The lack of a redundancy gain for grotesqueness detection here is in contrast with those of Bradshaw and Wallace (1971; also replicated by Perry, 2008, and Perry, Blaha, & Townsend, 2008), who found that the speed of same/different face judgements increased with the number of differences between the faces. The difference between the results could be explained by the presentation of the stimuli, which were presented simultaneously by Bradshaw and Wallace, but successively here. The simultaneous presentation used in previous research may have encouraged piecemeal comparison between the faces, and thereby increased the probability of attending to a changed feature early in the trial when there were two changes as compared with when there was only one. In addition, despite being face-like, the faces used by Bradshaw and Wallace were sketch-like Identi-Kit faces, which may have discouraged configural processing (Leder, 1996).

General discussion

Across successive same/different and categorisation tasks, whether or not eye movements were allowed, similar results held: The distinguishing of Thatcherised faces from typical faces generally occurred with capacity processing that was sub-supercapacity (i.e., was limited to unlimited), such that the grotesqueness signals in full-Thatcher faces rarely go beyond the sum of grotesqueness signalled by partial-Thatcher faces. This finding is contrary to what was expected. Furthermore, although a simple redundancy gain was reliably found in Experiment 1, where a categorisation response was required, it was not found in Experiment 2, where a same/different response was required. This result was obtained despite the fact that the experiments were conducted with trial frequencies that should have biased towards finding a redundancy gain. We therefore conclude that the signalling of grotesqueness in Thatcher faces can be aided when signalled by two features as compared with one, but this facilitation only occurs when categorisation responses to single faces are required. Even then, the processing capacity data are consistent with simple, parallel horse-race processing, and possibly with serial processing on occasion (when extreme limited capacity is found). These data are consistent with two accounts. First, no interactions formed across inverted eyes and mouths serve to speed the detection of grotesqueness. Second, inhibitory interactions exist between feature-processing channels. In the absence of other data, Occam’s razor suggests that we should go with the most parsimonious account and thus conclude that there is little evidence of interactions across eyes and mouths in the Thatcher illusion.
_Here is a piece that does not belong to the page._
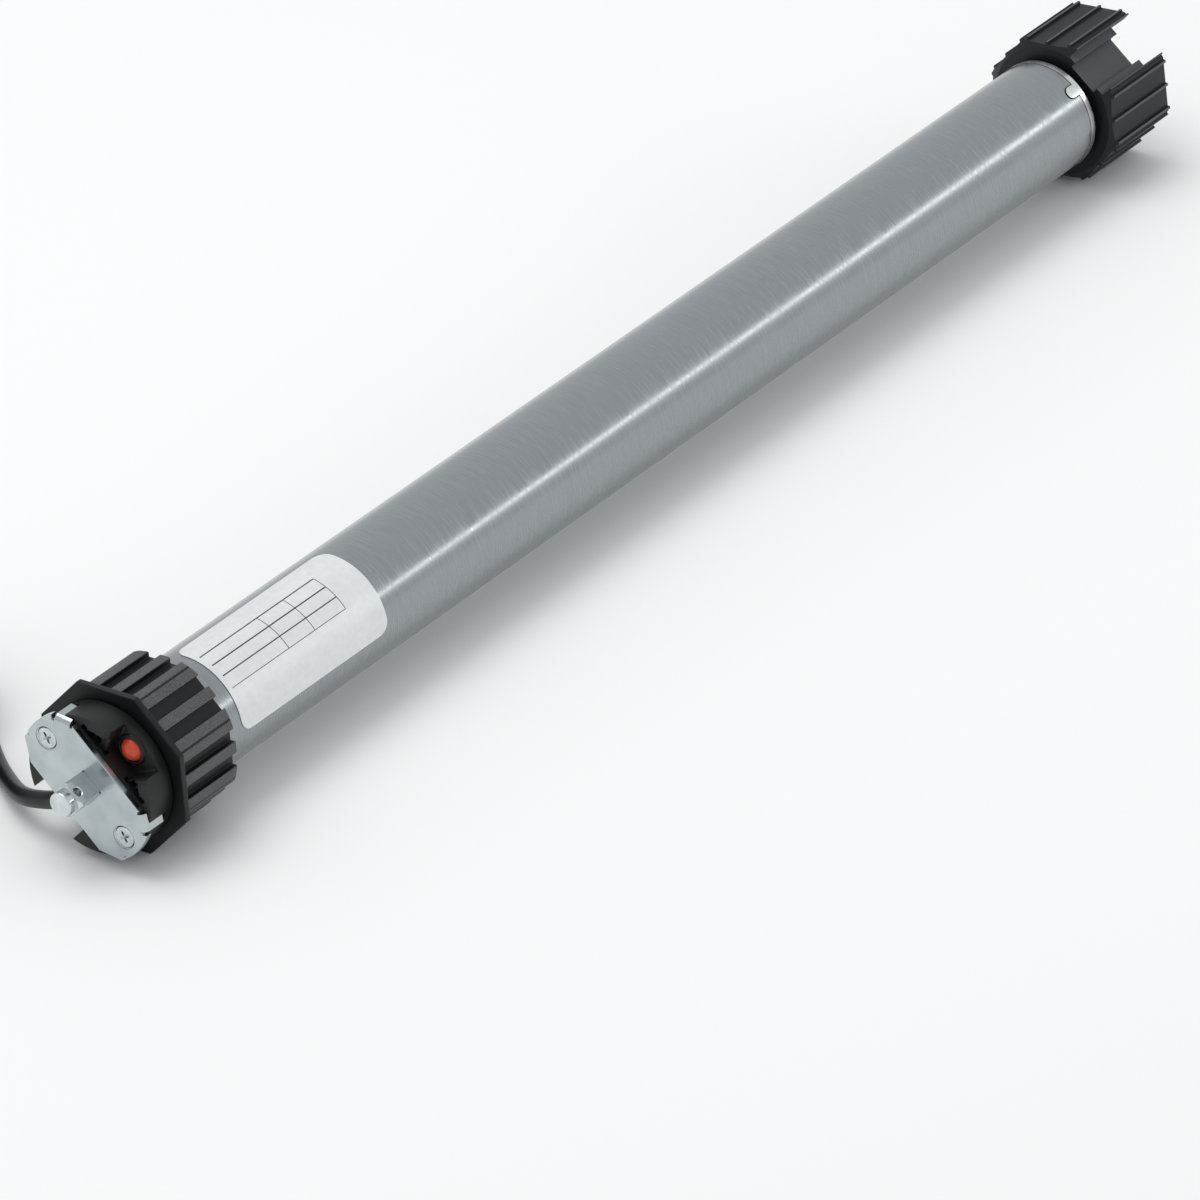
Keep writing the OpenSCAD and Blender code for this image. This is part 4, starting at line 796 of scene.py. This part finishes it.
wheel_shape = combined("DIFFERENCE", wheel_shape, cavity, bore,
                       prism(octagon(cavity_flat + 0.12), hub_end, wheel_high.x + 1),
                       block_at(floor_at - 4, ledge_half, hub_end + 2, wheel_high.x + 1,
                                45 * slot_flat))
softened(wheel_shape, 0.2, sharper_than=48)
# Rib tops take the second finish, painted lighter as a painted highlight; the slot's steps take the
# third, painted lighter as painted light.
for face in wheel_shape.faces:
    middle = face.calc_center_median()
    if middle.x > wheel_x + 1 and abs(face.normal.x) < 0.5:
        out, along = Matrix.Rotation(math.radians(-45 * slot_flat), 2) @ middle.yz
        if out_to_flat(middle) > wheel_af / 2 + rib_h - 0.12:
            face.material_index = 1
        elif abs(along) < ledge_half + 0.1 and out > floor_at - 0.1:
            face.material_index = 2
turned_about_axis(wheel_shape, wheel_turn)
wheel_nylon = grained_finish("wheel_black_nylon", "#0d0e0f", "#18191b", 0.4, 0.0, (0.36, 0.5),
                             0.02, specular=0.3)
# The rib tops are painted lighter than the flats, a painted highlight along the ribs, and the slot's
# steps are painted lighter still, painted light where the lamp falls into the slot.
rib_top_painted_highlight_nylon = grained_finish("rib_top_nylon_painted_highlight", "#2c2d2f", "#47484b", 0.4, 0.0, (0.3, 0.42),
                              0.01)
slot_painted_light_nylon = grained_finish("slot_nylon_painted_light", "#3c3d41", "#4a4b50", 0.4, 0.0, (0.5, 0.65), 0.02)
finished(wheel_shape, "drive_wheel_moulding", "output", "wheel_plastic",
         [wheel_nylon, rib_top_painted_highlight_nylon, slot_painted_light_nylon], "drive_wheel", smooth=26)

# A sprung circlip keeps the wheel on the output shaft. Both show in the wheel's open end: the
# clip is blued spring steel, and the shaft has a turned tip behind its square.
clip_shape = softened(copy_of("wheel_circlip"), 0.15, sharper_than=40)
blued_spring = grained_finish("blued_spring_steel", "#3d4146", "#5b6067", 0.4, 1.0, (0.25, 0.36),
                              0.004)
finished(clip_shape, "retaining_clip", "output", "spring_steel", [blued_spring], "wheel_circlip")
shaft_shape = softened(copy_of("output_shaft"), 0.2, sharper_than=40)
ground_steel = grained_finish("ground_gear_steel", "#8d9194", "#b3b7b9", 0.3, 1.0, (0.22, 0.34),
                              0.006, stretch=(0.2, 1, 1))
finished(shaft_shape, "output_shaft_blank", "output", "gear_steel", [ground_steel], "output_shaft")

# The works inside the tube keep their CAD shapes. Each is finished as the real piece is: drawn
# aluminium, stacked electrical steel, enamelled wire, acetal, sintered bronze and so on.
INNER_FINISHES = {
    "die_cast_aluminium": (("front_end_bell", "rear_end_bell", "brake_plate"),
                           ("#a4a8aa", "#c3c7c8", 0.8, 1.0, (0.32, 0.46), 0.02)),
    "drawn_aluminium_can": (("capacitor",),
                            ("#bfc3c5", "#d6d9da", 0.4, 1.0, (0.2, 0.3), 0.004, (1, 0.1, 0.1))),
    "oiled_electrical_steel": (("stator_core", "rotor_core", "brake_magnet", "brake_armature"),
                               ("#5a5e61", "#7d8184", 0.5, 1.0, (0.3, 0.42), 0.01, (6, 0.1, 0.1))),
    "enamelled_copper_winding": (("stator_winding",),
                                 ("#8a4520", "#bd6d35", 0.9, 0.85, (0.22, 0.34), 0.12, (0.2, 1, 1))),
    "ground_bearing_steel": (("front_bearing", "rear_bearing", "rotor_shaft"),
                             ("#b4b8bb", "#d1d5d7", 0.25, 1.0, (0.12, 0.2), 0.002)),
    "sintered_gear_steel": (("ring_gear_housing", "carrier_1", "carrier_2", "planet_1a",
                             "planet_1b", "planet_1c", "planet_2a", "planet_2b", "planet_2c",
                             "planet_3a", "planet_3b", "planet_3c"),
                            ("#6f7376", "#92969a", 0.35, 1.0, (0.3, 0.45), 0.012)),
    "sintered_bronze": (("output_bush",),
                        ("#8d6a35", "#b18b4c", 0.3, 1.0, (0.28, 0.4), 0.01)),
    "natural_acetal": (("limit_ring", "limit_pinion"),
                       ("#cfc8b6", "#e0dac9", 0.6, 0.0, (0.34, 0.44), 0.006)),
    "dark_moulded_nylon": (("limit_case", "chassis_tray", "tube_plug", "setting_switch"),
                           ("#222427", "#303236", 0.6, 0.0, (0.42, 0.55), 0.015)),
    "green_board_laminate": (("circuit_board",),
                             ("#17462f", "#23603f", 0.5, 0.0, (0.3, 0.4), 0.004)),
    "component_moulding": (("board_parts",),
                           ("#26343f", "#33444f", 0.7, 0.0, (0.35, 0.48), 0.008)),
    "bonded_brake_lining": (("brake_disc",),
                            ("#3b3029", "#5b4b3e", 0.45, 0.0, (0.7, 0.85), 0.06)),
    "bright_zinc_pin": (("plug_pins",),
                        ("#b0b6b9", "#d3d8da", 0.5, 1.0, (0.16, 0.26), 0.005)),
}
for finish, (node_names, look) in INNER_FINISHES.items():
    made = grained_finish(finish, *look)
    for node_name in node_names:
        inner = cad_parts[node_name].data
        inner.materials.clear()
        inner.materials.append(made)

# The motor lies on a plain pale sweep, as in the photograph. It takes no part in the model and
# only catches the soft shadow under the tube.
floor = bpy.data.meshes.new("floor")
floor_shape = bmesh.new()
bmesh.ops.create_grid(floor_shape, x_segments=1, y_segments=1, size=12)
floor_shape.to_mesh(floor)
floor_shape.free()
ground_plane = bpy.data.objects.new("floor", floor)
ground_plane.location = (0.3, 0, ground * MM)
bpy.context.scene.collection.objects.link(ground_plane)
floor_paint = bpy.data.materials.new("pale_floor")
floor_paint.use_nodes = True
floor_shader = floor_paint.node_tree.nodes["Principled BSDF"]
floor_shader.inputs["Base Color"].default_value = linear("#f9f9f8")
floor_shader.inputs["Roughness"].default_value = 0.9
floor.materials.append(floor_paint)

# The light is a bright white room, a large soft lamp overhead, and a strip lamp beyond the
# drive wheel, which draws the long highlight down the tube.
world = bpy.data.worlds.new("studio")
bpy.context.scene.world = world
world.use_nodes = True
room = world.node_tree.nodes["Background"]
room.inputs["Color"].default_value = linear("#f4f6f8")
room.inputs["Strength"].default_value = 0.78


def softbox(name, place, aim, size, power):
    """A rectangular studio lamp."""
    lamp = bpy.data.lights.new(name, "AREA")
    lamp.shape = "RECTANGLE"
    lamp.size, lamp.size_y = size
    lamp.energy = power
    made = bpy.data.objects.new(name, lamp)
    bpy.context.scene.collection.objects.link(made)
    made.location = place
    made.rotation_mode = "QUATERNION"
    made.rotation_quaternion = (Vector(aim) - Vector(place)).to_track_quat("-Z", "Y")


softbox("strip_light", (1.35, -1.05, 0.45), (0.3, 0, 0), (1.2, 0.1), 2.0)
softbox("top_light", (0.1, 0.5, 1.9), (0.3, 0, 0), (1.6, 1.2), 14)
While the stimuli and tasks were not equated across Experiments 1 and 2, a comparison across the two does reveal something of interest: While responses were faster to eyes than to mouths in Experiment 1, there was a trend in the opposite direction in Experiment 2. The shifting trend is also reflected in the accuracy data, with a significant interaction across experiments for accuracy [F(2, 44) = 3.19, p = .05], although it misses significance for RTs [F(2, 44) = 2.36, p = .11]. The two tasks were different, and therefore there was no a priori expectation that RTs in the full-Thatcher condition would be matched across experiments. Nevertheless, the fact that they were matched makes it appropriate to comment on the differential trends across eyes and mouths. We suggest that the categorisation task used in Experiment 1 was approached much as a recognition task, in which attention tends to be allocated to eyes (Riby, Riby, & Reay, 2009; Smith et al., 2004). The same/different task used in Experiment 2 may have been approached more as a pattern-matching exercise, such that the preference to attend to the eyes was removed.
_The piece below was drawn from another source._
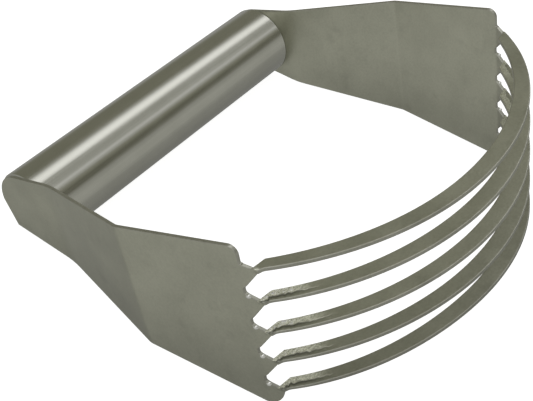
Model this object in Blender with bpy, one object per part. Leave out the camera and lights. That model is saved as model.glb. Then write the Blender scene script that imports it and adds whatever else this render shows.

The present finding goes beyond the fact that the orientation of whole faces is critical to enabling the perception of grotesqueness in the Thatcher illusion. The present experiments addressed whether there is a positive interaction between Thatcherised features, as measured by processing capacity, and showed that no more work is necessarily achieved in response to full-Thatcher faces than the sum of the work achieved in response to individual features. These data are inconsistent with upright faces leading to a configural superiority effect for the detection of grotesqueness in the Thatcher illusion, but they are consistent with research demonstrating that effects that appear configural in nature can be accounted for by nonconfigural models (Fifić & Townsend, 2010).

The lack of supercapacity in processing Thatcherised faces is apparently in contrast to the findings of Ingvalson and Wenger (2005), who found supercapacity processing in their test of the dual-mode hypothesis. However, there was an important difference between their work and the present experiments. Here, we measured capacity for two configural changes that led to grotesqueness; hence, both changes were of the same type, and combining the two changes would not affect the type of information available. Ingvalson and Wenger, in contrast, were measuring capacity for different types of changes (featural and configural), to test whether the two channels of information interact. The difference between a single change (featural or configural) and both types of changes is not only in the amount of information, but in the types of information available. This change in information type did not take place for the stimuli used here.

The results of the present study should be considered alongside those of Cornes et al. (2011). Cornes et al. explored the Thatcher illusion within the terms of general recognition theory (GRT), using response frequencies rather than latencies. They demonstrated that the effect of inversion on the Thatcher illusion could be accounted for by shifts in perceptual sensitivity and decision criteria (in terms of GRT, a violation of perceptual and decisional separability) across orientations. Their data suggested that within-stimulus interactions between internal and external features in Thatcher faces were limited. We added to those data here by reporting very limited evidence of oddity detection occurring with supercapacity.

The present findings provide some initial evidence about the relationship between configural processing, processing capacity, and the Thatcher illusion. Given the surprising lack of evidence for configural processing in the Thatcher illusion, it may be that other reported configural face effects should be similarly explored.

The present experiments were designed to address the issue of configurality in terms of supercapacity processing, and they cannot directly speak to questions of processing architecture (serial vs. parallel vs. coactive) or the stopping rule (self-terminating vs. exhaustive) (see Wenger & Townsend, 2001). However, the lack of evidence for supercapacity in the present data suggests that a coactive architecture with positive dependencies between feature channels (eyes and mouth) can be ruled out as a possible architecture for the processing of the Thatcher illusion. For instance, a positively dependent coactive architecture would give rise to capacity coefficient values of up to 5 (see Townsend & Wenger, 2004). Future research should extend these findings such that the results can speak directly to the processing architecture and stopping rule, as well as to processing capacity. Such research should also evaluate performance in tasks that require exhaustive processing (e.g., Wenger & Townsend, 2006). We also suggest that other tasks used as markers of configurality should be explored in terms of processing capacity.